THE EVANGELICAL’S DAUGHTER

Losing My Religion and Finding I AM

by Debra Roberts Torres-Reyes

Publisher: iUniverse

In this debut personal memoir, a woman recounts her youthful struggles with religious extremism.  

Torres-Reyes writes that she was raised in a fiercely religious household in which both her parents were devout Pentecostal fundamentalists. She depicts her late mother, a preacher by day and a nurse by night, as a deeply troubled woman who was capable of extraordinary cruelty, which she justified with her ideas of biblical purity. Torres-Reyes says that she was taught by her parents to be ashamed of her own body, and that the essence of spiritual duty was fear and self-loathing: “Instead of serving the Lord with gladness, we were to God served with guilt and fear.” Her home life was plagued with instability: bills went chronically unpaid, followed by evictions, and her father, she says, ended up marrying three different wives.
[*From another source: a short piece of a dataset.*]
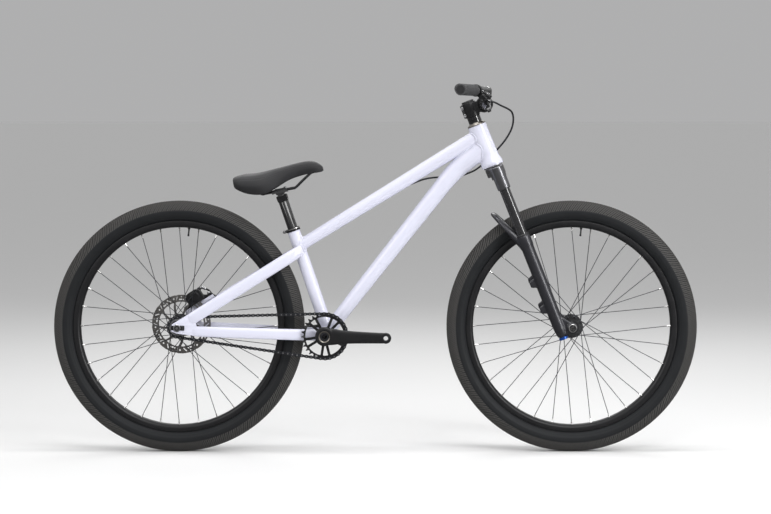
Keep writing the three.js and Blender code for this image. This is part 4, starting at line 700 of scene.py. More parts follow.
RECIPES = {
    "frame_paint": recipe("frame_paint", "paint", 0.03, 900, (0.26, 0.34), 0.08, 0.1,
        shader={"Coat Weight": 0.5, "Coat Roughness": 0.08}),
    # The black finishes carry a painted edge highlight: their sharp edges are lightened towards grey
    "gloss_black": recipe("black_gloss", "black", 0.15, 1200, (0.1, 0.17), 0.03, 0.05,
        wear=0.05, shader={"Coat Weight": 1.0, "Coat Roughness": 0.05}),
    "satin_black": recipe("black_satin", "black", 0.2, 1500, (0.3, 0.4), 0.12, 0.06,
        wear=0.1, shader={"Specular IOR Level": 0.35}),
    "fork_grey": recipe("fork_grey", "fork", 0.12, 1400, (0.36, 0.44), 0.12, 0.06,
        metal=0.5, shader={"Coat Weight": 0.6, "Coat Roughness": 0.25}),
    "crown_grey": recipe("crown_grey", "crown", 0.1, 1500, (0.26, 0.36), 0.14, 0.06, metal=0.85),
    "blue": recipe("blue", "knob", 0.1, 1600, (0.28, 0.36), 0.1, 0.05, metal=0.7),
    "champagne": recipe("champagne", "champagne", 0.08, 1600, (0.26, 0.36), 0.1, 0.05, metal=0.85),
    "silver": recipe("silver", "silver", 0.08, 1800, (0.2, 0.32), 0.1, 0.04, metal=0.95, pattern="along"),
    "steel": recipe("steel", "steel", 0.12, 1600, (0.25, 0.38), 0.12, 0.05, metal=0.95),
    "dark_steel": recipe("dark_steel", "dark_steel", 0.15, 1500, (0.26, 0.4), 0.1, 0.05, metal=0.8),
    "rotor_steel": recipe("rotor_steel", "rotor", 0.1, 2600, (0.24, 0.34), 0.25, 0.04,
        metal=0.9, pattern="rings"),
    "sidewall": recipe("tyre", "sidewall", 0.14, 700, (0.52, 0.62), 0.35, 0.12,
        pattern="rings", shader={"Specular IOR Level": 0.2}),
    "tread": recipe("tyre", "tread", 0.22, 900, (0.72, 0.86), 0.4, 0.2, shader={"Specular IOR Level": 0.3}),
    "grip_rubber": recipe("grip", "grip", 0.14, 1300, (0.62, 0.76), 0.35, 0.12,
        shader={"Specular IOR Level": 0.35}),
    "plastic": recipe("black_plastic", "plastic", 0.14, 1300, (0.46, 0.58), 0.3, 0.08),
    "saddle_skin": recipe("saddle_cover", "saddle", 0.22, 620, (0.5, 0.64), 0.35, 0.16,
        pattern="leather", shader={"Sheen Weight": 0.12, "Specular IOR Level": 0.35}),
}
MADE = {}


def finish(name, centre=(0, 0, 0)):
    """The finish of that name and its material slot, centred on an axle where its pattern needs one."""
    key = (name, tuple(round(value, 3) for value in centre))
    if key not in MADE:
        recipe = RECIPES[name]
        colour = getattr(bpy.context.scene.bike_colours, recipe["colour"])
        label = name if not any(key[1]) else f"{name}_{len(MADE)}"
        MADE[key] = (make_finish(label, recipe, tuple(colour), centre), recipe["slot"])
    return MADE[key]


# Frame tubes
TOP_SEAT = SEAT_TOP - SEAT_UP * 49.6
TOP_HEAD = HEAD_FOOT + STEER_UP * 90.6
DOWN_HEAD = HEAD_FOOT + STEER_UP * 51.4
DOWN_LINE = sloped(36.4, -1, -1)
DOWN_BEND = DOWN_HEAD + DOWN_LINE * 100.8
BEND_REACH = 55.0


def head_radius(along):
    return table([(0, 30.5), (7, 30.5), (12, 29.3), (18, 27.8), (24, 26.6), (30, 26), (117, 25.2)], along)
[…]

Then the author’s mother suddenly moved the family to Iowa, making her father, back in Newark, New Jersey, an absentee parent. Torres-Reyes later suffered from anxiety, expressed through panic attacks. At 19, she gave birth to a child, and she eventually put her life in order by enlisting in the Navy, going to college, and becoming a successful attorney. Throughout this memoir, Torres-Reyes affectingly expresses her youthful torment. She soberly distinguishes between healthy spirituality and what she sees as the betrayal of God by sectarian religious fervor. Her prose is clear and unflinching throughout, such as when she calls the father of her child “a Kmart- blue-light-special, drug-dealing, no-dog-catching- dogcatcher pimp.” Her story is challengingly long and highly detailed, but many readers will be inspired by her candor and her ultimate triumph in finding a connection with God, despite attempts by others to instill her with hate and guilt.

A haunting but inspiriting remembrance.